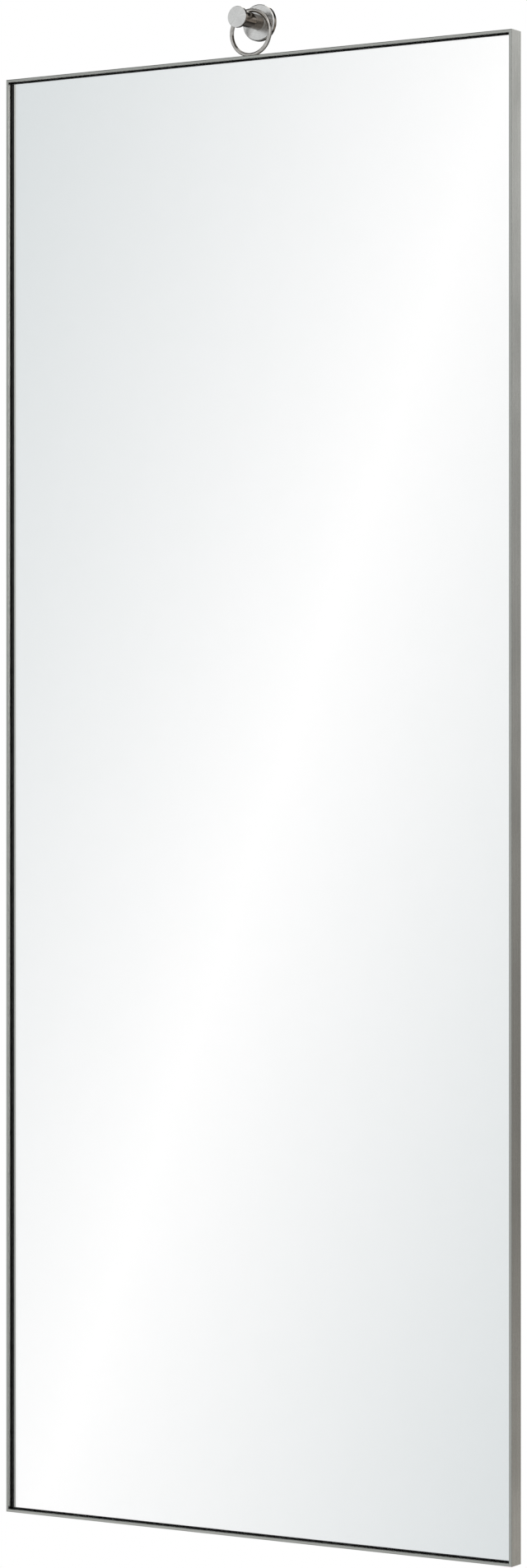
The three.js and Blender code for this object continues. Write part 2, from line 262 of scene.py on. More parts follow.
def zinc_steel():
    material, shader = new_material("zinc_steel")
    crystals = shader.add("ShaderNodeTexVoronoi", {"Vector": shader.place(), "Scale": 520.0}).outputs["Color"]
    tone = shader.dot(crystals, (0.33, 0.33, 0.33))
    dust = shader.noise(shader.place(), 4200.0)
    shader.paint({
        "Base Color": shader.ramp(tone, (0.1, (0.46, 0.47, 0.48)), (0.9, (0.62, 0.63, 0.62))),
        "Metallic": 1.0,
        "Roughness": shader.spread(tone, 0.3, 0.48, from_low=0.1, from_high=0.9),
        "Normal": shader.bump(dust, 0.01 * MM),
    })
    return material


def clear_glass():
    """Float glass, with the slight waviness that such glass has."""
    material, shader = new_material("clear_glass")
    waves = shader.noise(shader.place(), 5.0, detail=1.0)
    shader.paint({
        "Base Color": WHITE,
        "Roughness": 0.0,
        "IOR": 1.5,
        "Transmission Weight": 1.0,
        "Normal": shader.bump(waves, 0.02 * MM, 0.2),
    })
    return material


def silvering():
    material, shader = new_material("silvering")
    film = shader.noise(shader.place(), 30.0)
    shader.paint({
        "Base Color": shader.ramp(film, (0.3, (0.985, 0.987, 0.985)), (0.7, (0.992, 0.992, 0.992))),
        "Metallic": 1.0,
        "Roughness": 0.0,
    })
    return material


def matt(name, dark, light, roughness, scale, bump, **plain):
    """Rubber, foam, paint, mastic or moulded plastic: mottled, with a fine rough surface."""
    material, shader = new_material(name)
    mottle = shader.noise(shader.place(), scale, detail=4.0)
    pores = shader.noise(shader.place(), 9 * scale)
    shader.paint({
        "Base Color": shader.ramp(mottle, (0.3, dark), (0.7, light)),
        "Roughness": shader.spread(pores, *roughness),
        "Normal": shader.bump(pores, bump),
        **plain,
    })
    return material


FRAME_STEEL = grained_steel(
    "brushed_frame", (0.355, 0.357, 0.335), (0.495, 0.498, 0.47), (0.18, 0.32),
    lengthwise, lengthwise_tangent)
# the peg's steel has painted sheen in its colour: light and dark wedges round its axis
PEG_STEEL = grained_steel(
    "brushed_peg", grey(0.62, 0.02), grey(0.82, 0.015), (0.18, 0.34),
    concentric, concentric_tangent, painted_wedges_of_sheen)
POLISHED = polished_steel("polished_steel", grey(0.42, 0.06), grey(0.54, 0.045))
# A darker, brownish copy of the polished steel for the sleeve and the sides of the flange and head: painted
# shade, darker than the steel is, because those faces reflect a dark room
SHADE_PAINTED_POLISHED = polished_steel("dark_polished_steel", grey(0.12, 0.18), grey(0.17, 0.14))
WELDED = welded_steel()
ZINC = zinc_steel()
GLASS = clear_glass()
SILVER = silvering()
DULL = {"Specular IOR Level": 0.1}
EDGE_PAINT = matt("edge_paint", grey(0.004), grey(0.009), (0.6, 0.85), 300.0, 0.02 * MM, **DULL)
FOAM = matt("black_foam", grey(0.003), grey(0.008), (0.8, 0.95), 500.0, 0.05 * MM, **DULL)
BOARD = matt("black_board", grey(0.018, 0.05), grey(0.034, 0.04), (0.5, 0.75), 120.0, 0.03 * MM)
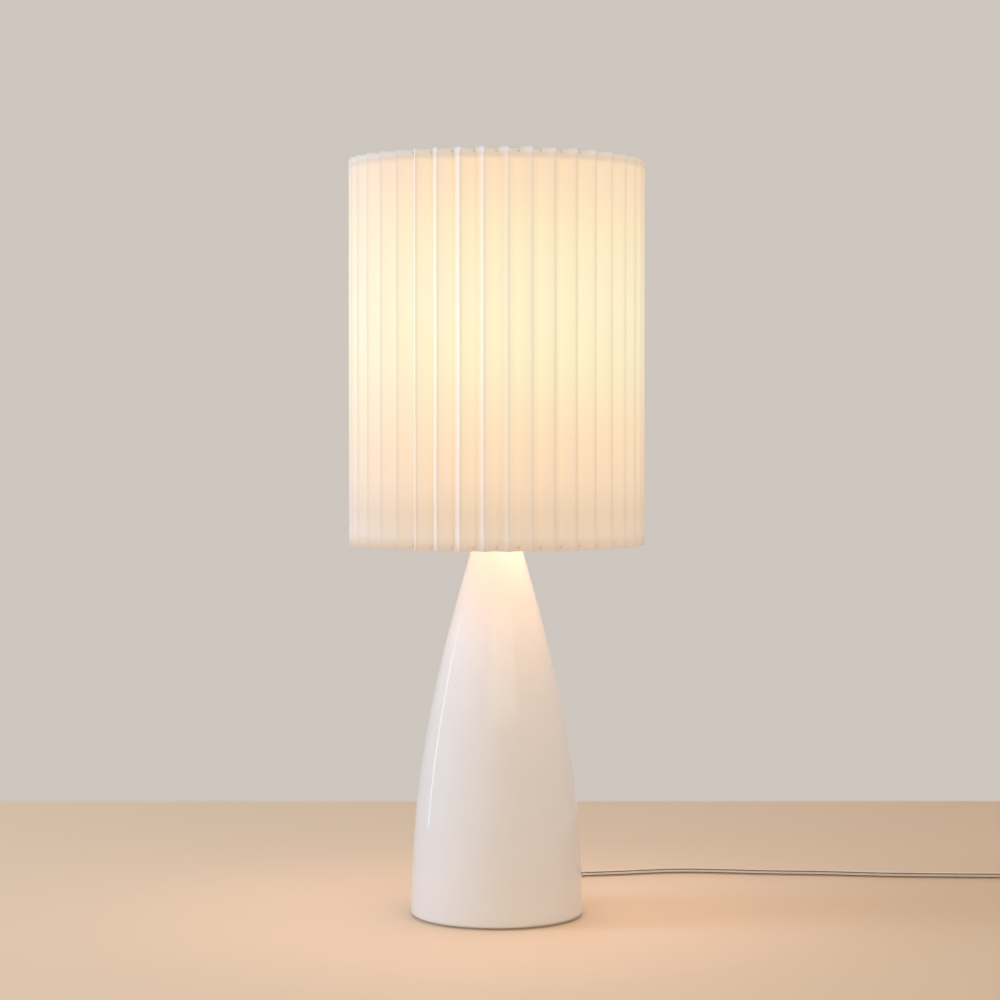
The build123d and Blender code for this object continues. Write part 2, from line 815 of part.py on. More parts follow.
def make_plug_body():
    """A moulded plug with its axis along Z here: nose, taper, block, and pockets for the blades."""
    taper_z, block_z = plug_nose_length, plug_nose_length + plug_taper_length
    front = block_z + plug_block_length
    nose = Cone(cord_diameter / 2 + 2 * slip, plug_nose_radius, plug_nose_length, align=FLAT)
    throat = RectangleRounded(plug_throat, plug_throat, plug_corner)
    face = RectangleRounded(plug_width, plug_height, plug_corner)
    taper = loft([Pos(0, 0, taper_z) * throat, Pos(0, 0, block_z) * face])
    block = Pos(0, 0, block_z) * extrude(face, plug_block_length)
    body = nose + taper + block
    for blade in make_blades(front, slip / 2):
        body -= blade
    return body


def make_blades(front, margin):
    """The two blades, straight out of the plug's front and rooted inside it."""
    blades = []
    for side, width in zip((-1, 1), blade_widths):
        shape = Box(
            blade_thickness + 2 * margin, width + 2 * margin, blade_root + blade_length + margin, align=FLAT
        )
        blade = Pos(side * blade_spacing / 2, 0, front - blade_root - margin) * shape
        hole_z = front + blade_length - blade_hole_from_tip
        hole = Cylinder(blade_hole_radius, 2 * blade_spacing)
        if margin == 0:
            blade -= Pos(0, 0, hole_z) * Rot(0, 90, 0) * hole
        blades.append(blade)
    return blades


lead_route = [lead_start] + lead_points + [lead_end]
lead_radii = bend_radii(lead_route)
lead_path = FilletPolyline(*lead_route, radius=lead_radii)
coil_path = Wire(Curve() + coil_edges())
tail_start = coil_path @ 1
tail_end = tail_start + Vector(0, tail_length, 0)
tail_path = Line(tail_start, tail_end)
plug_place = Pos(*tail_end) * Rot(-90, 0, 0)
plug_front = plug_nose_length + plug_taper_length + plug_block_length

nodes["cord_lead"] = along(lead_path, cord_diameter)
nodes["cord_coil"] = along(coil_path, cord_diameter)
nodes["cord_tail"] = along(tail_path, cord_diameter)
nodes["plug_body"] = plug_place * make_plug_body()
nodes["plug_blades"] = plug_place * (Part() + make_blades(plug_front, 0))

section_area = math.pi * cord_diameter**2 / 4
print("lead bends, mm:", [round(radius) for radius in lead_radii])
for name, path in (("cord_lead", lead_path), ("cord_coil", coil_path), ("inner_lead", inner_lead_path)):
    ratio = nodes[name].volume / (section_area * path.length)
    print(f"{name}: {path.length:.0f} mm long, volume {ratio:.4f} of section times length")
print(f"least gap between the coil's turns: {least_gap(coil_path, cord_diameter):.2f} mm")
free_length = lead_path.length + coil_path.length + tail_path.length
print(f"cord outside the base: {free_length:.0f} mm")

os.makedirs("parts", exist_ok=True)
for name, shape in nodes.items():
    shape.label = name
    export_step(shape, f"parts/{name}.step")
print(len(nodes), "nodes written")
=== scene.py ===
# %% [markdown]
# # A pleated paper table lamp
# The lamp is a glazed ceramic bottle with a drum shade of folded paper, and it is lit.
# Its rigid pieces come from the frame, which was made at real size in metres. Here they get
# their finishes, and the pieces that are soft, folded or clear are modelled again in full.
# Everything below works around the frame, and nothing in it is moved.

# %% Load the frame
import math

import bmesh
import bpy
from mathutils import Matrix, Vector, noise


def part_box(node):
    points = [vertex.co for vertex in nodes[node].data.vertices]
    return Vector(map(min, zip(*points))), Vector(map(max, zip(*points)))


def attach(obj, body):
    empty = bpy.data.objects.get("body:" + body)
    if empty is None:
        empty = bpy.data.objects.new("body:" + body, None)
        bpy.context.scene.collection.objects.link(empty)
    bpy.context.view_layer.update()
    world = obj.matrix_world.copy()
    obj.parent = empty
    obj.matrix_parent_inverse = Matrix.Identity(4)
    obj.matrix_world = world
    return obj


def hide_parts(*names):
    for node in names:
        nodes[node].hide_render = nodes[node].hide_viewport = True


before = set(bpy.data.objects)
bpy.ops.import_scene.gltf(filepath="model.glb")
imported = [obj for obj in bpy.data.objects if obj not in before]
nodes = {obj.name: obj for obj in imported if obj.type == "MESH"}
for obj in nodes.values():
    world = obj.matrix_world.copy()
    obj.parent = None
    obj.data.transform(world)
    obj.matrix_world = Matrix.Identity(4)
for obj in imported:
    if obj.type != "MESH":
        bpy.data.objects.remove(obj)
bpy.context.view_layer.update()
MM = 0.001
print("pieces in the frame:", len(nodes))

# %% [markdown]
# ## Camera
# The photograph was taken from a little above the middle of the lamp, about 2.3 m away, with
# a long lens that looks slightly down. A long lens keeps the sides of the shade upright, so
# the distance and the lens are matched together, and nothing is shifted.

# %% Place the camera
CAMERA_PLACE = (0.0028, -2.292, 0.437)
CAMERA_DOWN = math.radians(1.973)
CAMERA_LENS = 96.05

camera = bpy.data.objects.new("camera", bpy.data.cameras.new("camera"))
camera.data.lens = CAMERA_LENS
camera.location = CAMERA_PLACE
camera.rotation_euler = (math.pi / 2 - CAMERA_DOWN, 0, 0)
bpy.context.scene.collection.objects.link(camera)
bpy.context.scene.camera = camera
print("camera distance:", round(-CAMERA_PLACE[1], 3), "m, lens:", CAMERA_LENS, "mm")

# %% [markdown]
# ## Writing materials as sums
# A material is a graph of nodes, and most of its nodes do plain arithmetic. A small class
# that holds one socket and knows the signs + - * / lets that arithmetic be read as a formula.
# A second class holds the graph and makes every other kind of node in one way. A third holds
# a material with its shader, and knows the few patterns that the finishes share.


# %% Numbers that flow through a material
class Flow:
    """One socket of a material. Arithmetic on it adds the Math nodes that work it out."""

    def __init__(self, graph, socket):
        self.graph = graph
        self.socket = socket

    def maths(self, operation, *values):
        settings = {"operation": operation}
        return self.graph.node("ShaderNodeMath", settings, dict(enumerate(values)))

    def __add__(self, other):
        return self.maths("ADD", self, other)

    def __radd__(self, other):
        return self.maths("ADD", other, self)

    def __sub__(self, other):
        return self.maths("SUBTRACT", self, other)

    def __rsub__(self, other):
        return self.maths("SUBTRACT", other, self)

    def __mul__(self, other):
        return self.maths("MULTIPLY", self, other)

    def __rmul__(self, other):
        return self.maths("MULTIPLY", other, self)

    def __truediv__(self, other):
        return self.maths("DIVIDE", self, other)

    def __pow__(self, other):
        return self.maths("POWER", self, other)

    def __abs__(self):
        return self.maths("ABSOLUTE", self)

    def at_least(self, other):
        return self.maths("MAXIMUM", self, other)

    def at_most(self, other):
        return self.maths("MINIMUM", self, other)

    def fade(self, start, end):
        """0 at start and 1 at end, with a smooth change between them."""
        return self.graph.node(
            "ShaderNodeMapRange",
            {"interpolation_type": "SMOOTHSTEP"},
            {"Value": self, "From Min": start, "From Max": end},
        )


print("signs that work on sockets: + - * / **")


# %% A graph in the making
def lay_stops(ramp, stops):
    """Gives a colour ramp its stops: pairs of a place from 0 to 1 and a colour."""
    while len(ramp.elements) < len(stops):
        ramp.elements.new(1.0)
    for element, (place, colour) in zip(ramp.elements, stops):
        element.position = place
        element.color = (*colour, 1.0)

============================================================

Copy out each line of the records where the string "context" appears.

        bpy.context.scene.collection.objects.link(empty)
    bpy.context.view_layer.update()
bpy.context.view_layer.update()
bpy.context.scene.collection.objects.link(camera)
bpy.context.scene.camera = camera